アーミンは、フランスの地名にもありますよね。
フランスの北西部、ロワール地方に。Anjou と書いて、「アンジュー」と訓みます。
一般に、「ロゼ・ダンジュー」と呼ばれているロゼ・ワインでも有名な地域であります。
もちろん赤ワインも、白ワインも、発泡性ワインをも造っているのですが。でも、ことにロゼ・ワインの産地として識られている場所なのです。
ロゼ・ダンジューは飲みやすく、お値段もお手頃。まさに言うことなしのロゼ・ワインなのです。
ロゼ・ワインはなにもフランスだけのことではありません。
イタリアには、「ヴィーノ・ロザート」があります。スペインには、「ヴィノ・ロサード」があります。
喫茶店に入りますと、「ティー・オア・コーヒー」と訊かれることがあるでしょう。
同じようにレストランに行きますと、「赤ですか白ですか」と、問われることがあります。でも、「ロゼにしますか」とは、あまり言われないものです。
でも、ロゼ・ワインにも美味しいものがたくさんあります。第一、相手の料理をそれほど問わないところがあるのですね。
ワインもまた、需要と供給の関係で値段が決まるわけで。ちょっと片隅に置かれているロゼ・ワインは、味に比較して、納得のゆくお値段になっていることが多いものです。
ロゼが出てくるくる小説に、『凱旋門』があります。1946年に、レマルクが発表した物語。1948年には、同じ題名で映画化もされているのは、ご存じの通り。主演は、イングリット・バーグマン。名画です。第二次大戦中の巴里を背景にした物語になっています。
『凱旋門』は、一般にカルヴァドスを世界に広めた小説だと考えられています。
物語の主人公、ラヴィックがよく飲んでいるのが、カルヴァドスなので。小説でも映画でも、なにかの折にカルヴァドスが登場します。
『凱旋門』はカルヴァドス最多登場の映画であることは間違いないでしょう。
でも、『凱旋門』にはカルヴァドスしか出てこないのではありません。
いろんな種類の酒が出てきます。1940年代の巴里では今よりももっと、酒の種類が多かったのでしょうか。

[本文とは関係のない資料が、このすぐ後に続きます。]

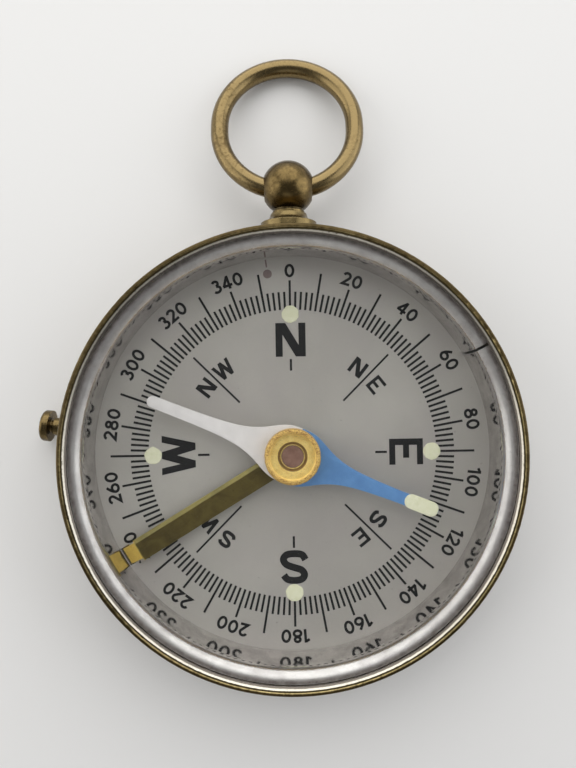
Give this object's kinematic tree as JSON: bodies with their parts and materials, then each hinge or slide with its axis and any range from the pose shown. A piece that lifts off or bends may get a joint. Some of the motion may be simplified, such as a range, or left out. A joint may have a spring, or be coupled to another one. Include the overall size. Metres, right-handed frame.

「カラフでヴァン・ロゼを一つ」と、ラヴィックは言った。 「アンジューはあるかね?」 「アンジュー、量りで、ロゼ。承知致しました。」
これは、「ベル・オーロル」というレストランでの会話として。
「量りで、」というのも、懐かしい。
ワインばかりではありませんが、昔は「量り売り」ということが少なくなかったものです。世界中で。もちろん、日本でも。
『凱旋門』にはコニャックも出てきます。
「クールヴォアジュ、マルテル、ヘネシー、ビスキュイ、デュブシェ、? 」 「クールヴォアジュにしよう。」
これはアパルトマンに着いて、コンシェルジュにコニャックを買ってきてもらうよう、頼んでいる場面。
「九0フラン。上等のポメリですよ !」。
こんなふうにシャンパンも出てきます。主人公のラヴィックは、フォアグラに添えてウオトカを傾ける場面も。『凱旋門』に出てこない酒を探す方がはやいのかも知れませんが。
『凱旋門』を読んでおりますと、こんな描写も出てきます。
「彼はディジーに外套を着せてやった。それは襟なしの黒い貂の毛皮だった。」
ここでの「彼」も、ラヴィック。女性が外出する時、紳士は外套を後から着せかけてあげるものです。
ここでの「貂」は、「アーミン」ermine のことではないでしょうか。
アーミンは季節によって色を変える動物。真冬にはまわりの雪にあわせて、純白に。
純白のアーミンは高級品とされるものです。
どなたかアーミンの外套を仕立てて頂けませんでしょうか。